The losers are those trying to get a foot on the property ladder and often now referred to as generation rent, the 20 to 39 age group finding it increasingly tough to get on the housing ladder especially in London and the south east seeing the highest property prices that requires the largest deposit and income to try and arrange a mortgage.
The government’s flag ship help to buy scheme for new homes has reported to be a critical factor under pinning the market according to property experts.
Record number of sales in the third quarter of 2015 with 2,252 sales mostly coming from first time buyers using the scheme, and once again raised the concern of fuelling the property market and rising property prices.
First time buyers and homeowners wishing to move up the ladder are given the opportunity of an interest free loan to top up their deposits, financed by the taxpayer, subject to affordability and number of others conditions to tick all the boxes, that unfortunately not all are able to meet.
Since the help to buy scheme was launched in early 2013 more than 62,000 properties have been purchased worth over a reported £13 billion with the help of the scheme and tax payer funded loans of around £2.5 billion.
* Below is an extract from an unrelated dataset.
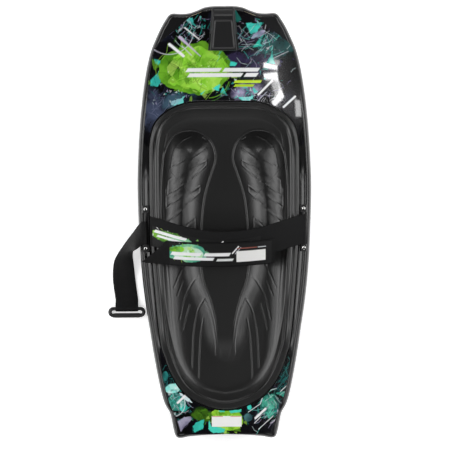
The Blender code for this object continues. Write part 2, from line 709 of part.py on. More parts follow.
def build_thigh_strap(parts, finishes):
    end_x = STRAP_END_GAP - BAR_X
    near_x = BAR_X - 3 * LOOP_RADIUS
    seam = raised(strap_stations(near_x - LOOP_TAIL, near_x, 4), -WEBBING - GAP)
    loop = bar_loop(Vector((BAR_X, 0, BAR_Z)), LOOP_RADIUS, STRAP_WIDTH / 2, ANCHOR_Y + STRAP_SHIFT)
    arch = strap_stations(BAR_X - 1.2 * LOOP_RADIUS, end_x, 22)
    ribbon("thigh_strap", seam + loop + arch, WEBBING, finishes["webbing"], parts)
    liner = [pair for pair in raised(arch, -(WEBBING + LINER + LAY) / 2) if pair[0].x < near_x - LOOP_TAIL - LAY]
    ribbon("strap_liner", liner, LINER, finishes["neoprene"], parts)
    hinge_x = TONGUE_HINGE - BAR_X
    half = TONGUE_WIDTH / 2
    stations = []
    for step in range(18):
        x = hinge_x + GAP + (TONGUE_REACH - hinge_x - GAP) * step / 17
        stations.append((tongue_point(x, tongue_middle(x) + half), tongue_point(x, tongue_middle(x) - half)))
    ribbon("pull_tongue", stations, WEBBING, finishes["webbing"], parts)
    patch = [(a.lerp(b, PATCH_MARGIN), b.lerp(a, PATCH_MARGIN))
             for a, b in raised(stations[PATCH_FIRST:PATCH_LAST], (WEBBING + PATCH + LAY) / 2)]
    ribbon("tongue_patch", patch, PATCH, finishes["print"], parts)
    # The sewn end is cut on a slant: it runs furthest left on the tail side.
    inner_left, outer_left = hinge_x - 0.012, -BAR_X - 0.012
    stations = []
    for step in range(5):
        share = step / 4
        near_x = hinge_x + (inner_left - hinge_x) * share
        far_x = hinge_x + (outer_left - hinge_x) * share
        stations.append((tongue_point(near_x, tongue_middle(near_x) + half),
                         tongue_point(far_x, tongue_middle(far_x) - half)))
    ribbon("tongue_root", stations, WEBBING, finishes["webbing"], parts)


# The ring strap from the bar down over the rail to the floor: for each edge, distance outboard of the bar,
# Y from the bracket's middle, and height as a share of the loop's top above the floor.
RING_STRAP_PATH = (
    ((0.006, 0.022, 1.00), (0.006, -0.046, 1.00)),
    ((0.014, 0.018, 0.96), (0.012, -0.049, 1.02)),
    ((0.024, 0.008, 0.80), (0.019, -0.055, 1.06)),
    ((0.038, -0.010, 0.60), (0.028, -0.061, 1.07)),
    ((0.056, -0.032, 0.38), (0.034, -0.064, 0.97)),
    ((0.073, -0.054, 0.17), (0.038, -0.067, 0.78)),
    ((0.088, -0.075, 0.03), (0.040, -0.073, 0.54)),
    ((0.098, -0.094, 0.00), (0.041, -0.084, 0.34)),
    ((0.102, -0.116, 0.00), (0.039, -0.106, 0.17)),
    ((0.103, -0.148, 0.00), (0.036, -0.141, 0.04)),
    ((0.100, -0.180, 0.01), (0.032, -0.176, 0.01)),
)
DRAPE_HINGE = 3           # station at which the strap is split, over the top of the rail
RING_X = -BAR_X - 0.061
RING_Y = ANCHOR_Y - 0.2395
RING_Z = RING_LOOP_RADIUS + WEBBING / 2 + GAP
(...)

First time buyers are reported to make up 4 in 5 sales mostly with lower priced properties.
Fear is also growing as buy to let investors hurry to purchase property to avoid George Osbourne 3% increase in stamp duty for second home owners, along with new landlord taxes that could see a sharp rise in the cost of private rental and decline in future long term private rental property as many landlords are threading to sell up.
Most Expensive Road to Buy a House
Victoria Road in Kensington, London is reported to be the most expensive street in England and Wales, with the average property costing over 8 million.
Close to Kensington Palace and the Albert Hall the average property in Victoria Road costs £8,006,000 according to research from leading high street bank.
Kensington and Chelsea offers a glamorous lifestyle attracting many overseas buyers, and is home to twelve of the twenty most expensive streets.